Longlegs resets indie opening records
Longlegs opened in 2024 on an estimated ten-million-dollar budget and became Neon’s highest-grossing original horror title with one hundred twenty-eight million dollars worldwide. The Nicolas Cage and Maika Monroe pairing drew attention, yet the film’s occult imagery and serial-killer premise generated the strongest pre-release buzz. Its twenty-two-million-dollar opening set a new benchmark for R-rated original horror.
Neon’s strategy combined limited early screenings with a wide expansion timed to horror’s traditional late-summer window. The distributor noted that strong word-of-mouth among horror fans offset the absence of a major franchise hook.

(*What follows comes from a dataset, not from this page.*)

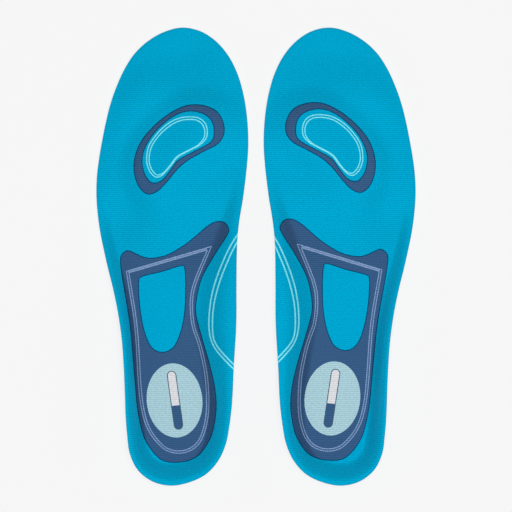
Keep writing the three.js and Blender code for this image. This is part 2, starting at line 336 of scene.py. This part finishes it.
def ease(t):
    """From 0 to 1 as t does, with a gentle start and end."""
    t = np.clip(t, 0, 1)
    return t * t * (3 - 2 * t)


# ---------- outlines read from the CAD model ----------

def corners_of(node):
    """The corners of a CAD node in millimetres."""
    mesh = nodes[node].data
    corners = np.zeros(len(mesh.vertices) * 3)
    mesh.vertices.foreach_get("co", corners)
    return corners.reshape(-1, 3) / MM


def rim_points(node):
    """[x, y, height] round the upper edge of a full-size layer, in order."""
    corners = corners_of(node)
    tops = {}
    for face in nodes[node].data.polygons:
        if abs(face.normal.z) < UPRIGHT:
            for x, y, z in corners[list(face.vertices)]:
                place = (round(x, 2), round(y, 2))
                tops[place] = max(z, tops.get(place, z))
    rim = np.array([[x, y, z] for (x, y), z in tops.items()])
    middle = (rim.min(0) + rim.max(0)) / 2
    return rim[np.argsort(np.arctan2(rim[:, 1] - middle[1], rim[:, 0] - middle[0]))]


def footprint(node):
    """Closed outlines of a CAD node's flat underside, the largest first."""
    corners = corners_of(node)
    floor = corners[:, 2].min() + LEVEL
    numbers = {}
    onward = {}
    for face in nodes[node].data.polygons:
        if corners[list(face.vertices), 2].max() > floor:
            continue
        ring = [numbers.setdefault(tuple(np.round(corners[i, :2], 3)), len(numbers))
                for i in face.vertices]
        for a, b in zip(ring, ring[1:] + ring[:1]):
            if onward.get(b, {}).pop(a, None) is None:
                onward.setdefault(a, {})[b] = True
    places = np.array(list(numbers))
    loops = []
    while any(onward.values()):
        start = at = next(a for a, following in onward.items() if following)
        loop = []
        while not loop or at != start:
            loop.append(at)
            at = onward[at].popitem()[0]
        loops.append(places[loop])
    loops.sort(key=lambda loop: -np.ptp(loop[:, 1]))
    return [respaced(curve(loop, steps=4), LOOP_SPACING) for loop in loops]


def wall_widths(rim):
    """Width of the wall at each place of the edge."""
    along = rim[:, 1] - heel_y
    middle = (rim[:, 0].min() + rim[:, 0].max()) / 2
    inner = np.interp(along, *zip(*INNER_WALL))
    outer = np.interp(along, *zip(*OUTER_WALL))
    width = np.where(rim[:, 0] < middle, inner, outer)
    weights = np.hanning(2 * WALL_SMOOTHING + 1)
    padded = np.concatenate([width[-WALL_SMOOTHING:], width, width[:WALL_SMOOTHING]])
    return np.convolve(padded, weights / weights.sum(), "valid")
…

The result encouraged other specialty labels to increase spending on original scripts rather than relying solely on sequels. Longlegs proved that elevated marketing budgets could still yield high returns when the material justified the spend.
Terrifier 3 shows gore still sells
Terrifier 3 entered theaters in 2024 on a two-million-dollar budget and grossed ninety million dollars worldwide, becoming the highest-grossing unrated film in history. Its Christmas setting and extreme violence created a counter-programming event that outperformed several studio releases in the same frame. The film’s opening weekend of roughly eighteen million dollars stunned distributors who had expected far smaller numbers.
Director Damien Leone’s decision to self-distribute earlier entries built a cult audience that translated directly to the third installment. Word-of-mouth traveled through horror forums and Reddit threads rather than mainstream outlets, keeping acquisition costs low.
The picture’s profitability has already prompted discussions of a fourth entry with a slightly larger budget. Exhibitors now treat unrated horror as a viable counter-programming tool during crowded release periods.
Obsession and Backrooms extend the pattern
Obsession and Backrooms arrived in 2025 and 2026 respectively, both originating from YouTube creators working with budgets under one million dollars in some reports. Obsession reportedly grossed between two hundred thirty-four and three hundred forty-one million dollars globally, while Backrooms cleared more than one hundred million dollars in North America alone. Both films cracked year-end top-ten lists despite minimal traditional advertising.
Streaming platforms took notice and began optioning similar internet-born properties before they reached theaters. The model reduces development risk because audience demand can be measured through online engagement metrics before cameras roll.
These recent examples confirm that the low-budget horror pipeline remains open. Studios and specialty distributors continue to scan social platforms for the next property that can repeat the profit ratios established by Blair Witch and Paranormal Activity decades earlier.
Profit ratios keep driving investment
The consistent thread across these titles is extreme return on investment rather than absolute gross. Horror movies that begin with budgets below ten million dollars can still generate franchise-level earnings when marketing aligns with audience behavior. That math continues to attract new capital even as other genres face rising production costs.
Going forward, the genre’s ability to convert digital buzz into theatrical attendance will determine which projects receive larger budgets and wider releases. The pattern shows no sign of slowing as long as original concepts continue to outperform expectations at the box office.